— start of Information shown —

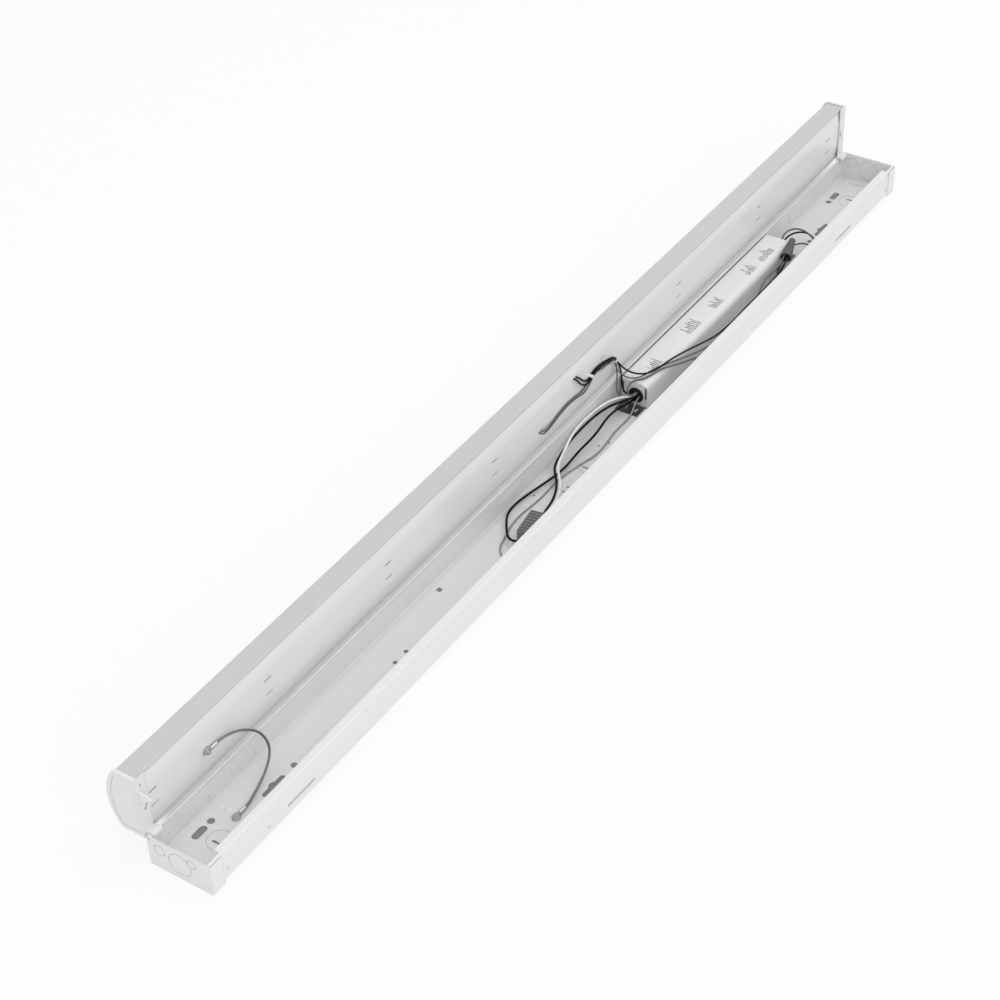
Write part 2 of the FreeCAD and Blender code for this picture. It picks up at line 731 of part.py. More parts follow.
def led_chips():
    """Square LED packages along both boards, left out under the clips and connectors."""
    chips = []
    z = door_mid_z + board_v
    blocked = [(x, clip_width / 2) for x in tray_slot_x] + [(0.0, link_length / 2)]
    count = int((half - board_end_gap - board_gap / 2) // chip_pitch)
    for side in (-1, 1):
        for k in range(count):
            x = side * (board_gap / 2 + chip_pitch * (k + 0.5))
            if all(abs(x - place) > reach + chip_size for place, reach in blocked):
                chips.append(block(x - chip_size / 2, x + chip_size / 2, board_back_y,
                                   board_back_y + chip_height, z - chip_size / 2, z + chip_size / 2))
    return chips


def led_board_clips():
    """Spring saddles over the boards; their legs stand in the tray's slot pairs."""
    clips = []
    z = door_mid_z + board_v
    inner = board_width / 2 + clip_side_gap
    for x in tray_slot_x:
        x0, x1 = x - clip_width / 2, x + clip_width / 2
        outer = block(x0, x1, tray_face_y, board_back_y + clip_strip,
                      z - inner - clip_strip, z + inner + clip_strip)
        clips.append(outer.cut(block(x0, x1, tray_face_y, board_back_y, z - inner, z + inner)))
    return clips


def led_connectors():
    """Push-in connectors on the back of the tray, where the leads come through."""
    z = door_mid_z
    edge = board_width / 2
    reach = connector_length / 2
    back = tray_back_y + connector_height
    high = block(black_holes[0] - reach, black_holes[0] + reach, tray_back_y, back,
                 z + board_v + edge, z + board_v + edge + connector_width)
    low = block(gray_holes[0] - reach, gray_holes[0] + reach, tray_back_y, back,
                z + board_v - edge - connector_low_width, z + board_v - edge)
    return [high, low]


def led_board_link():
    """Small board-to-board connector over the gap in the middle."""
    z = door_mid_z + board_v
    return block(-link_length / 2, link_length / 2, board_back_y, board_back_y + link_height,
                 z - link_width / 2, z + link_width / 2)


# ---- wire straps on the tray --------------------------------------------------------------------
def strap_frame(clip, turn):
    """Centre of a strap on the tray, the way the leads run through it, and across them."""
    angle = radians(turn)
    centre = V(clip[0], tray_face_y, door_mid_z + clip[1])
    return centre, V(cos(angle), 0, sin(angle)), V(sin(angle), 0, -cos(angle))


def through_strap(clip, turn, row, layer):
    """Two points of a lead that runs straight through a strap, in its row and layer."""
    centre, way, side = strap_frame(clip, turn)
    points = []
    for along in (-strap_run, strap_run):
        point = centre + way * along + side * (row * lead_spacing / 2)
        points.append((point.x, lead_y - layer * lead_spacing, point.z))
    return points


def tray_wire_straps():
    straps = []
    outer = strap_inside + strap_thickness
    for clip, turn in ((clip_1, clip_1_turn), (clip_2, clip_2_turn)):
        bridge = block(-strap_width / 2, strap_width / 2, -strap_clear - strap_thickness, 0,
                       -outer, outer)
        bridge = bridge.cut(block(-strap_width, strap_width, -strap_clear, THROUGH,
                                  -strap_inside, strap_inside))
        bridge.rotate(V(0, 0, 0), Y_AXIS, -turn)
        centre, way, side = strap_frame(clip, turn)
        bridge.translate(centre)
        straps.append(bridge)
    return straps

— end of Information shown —

■ Task ■
Quote exactly the opening line of the material above and every line after it, up to and including the line that contains "return clips".

■ The solution ■
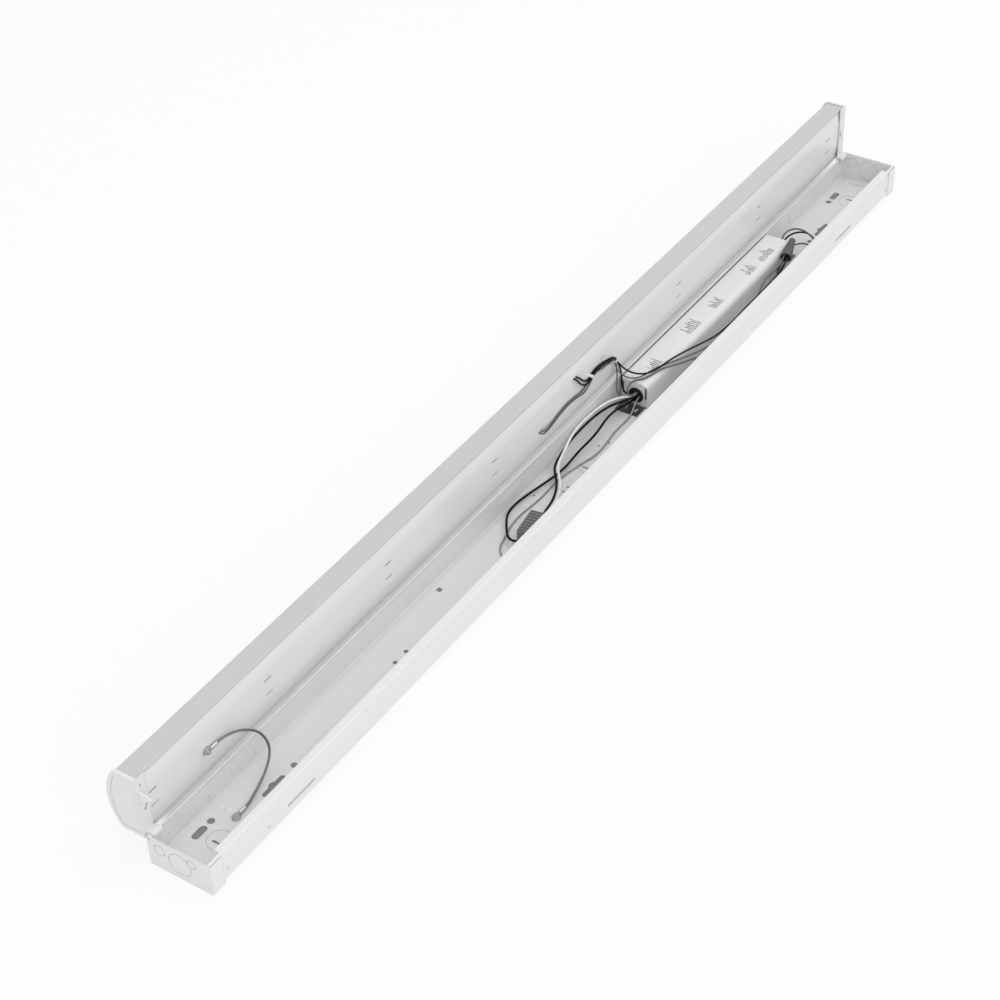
Write part 2 of the FreeCAD and Blender code for this picture. It picks up at line 731 of part.py. More parts follow.
def led_chips():
    """Square LED packages along both boards, left out under the clips and connectors."""
    chips = []
    z = door_mid_z + board_v
    blocked = [(x, clip_width / 2) for x in tray_slot_x] + [(0.0, link_length / 2)]
    count = int((half - board_end_gap - board_gap / 2) // chip_pitch)
    for side in (-1, 1):
        for k in range(count):
            x = side * (board_gap / 2 + chip_pitch * (k + 0.5))
            if all(abs(x - place) > reach + chip_size for place, reach in blocked):
                chips.append(block(x - chip_size / 2, x + chip_size / 2, board_back_y,
                                   board_back_y + chip_height, z - chip_size / 2, z + chip_size / 2))
    return chips


def led_board_clips():
    """Spring saddles over the boards; their legs stand in the tray's slot pairs."""
    clips = []
    z = door_mid_z + board_v
    inner = board_width / 2 + clip_side_gap
    for x in tray_slot_x:
        x0, x1 = x - clip_width / 2, x + clip_width / 2
        outer = block(x0, x1, tray_face_y, board_back_y + clip_strip,
                      z - inner - clip_strip, z + inner + clip_strip)
        clips.append(outer.cut(block(x0, x1, tray_face_y, board_back_y, z - inner, z + inner)))
    return clips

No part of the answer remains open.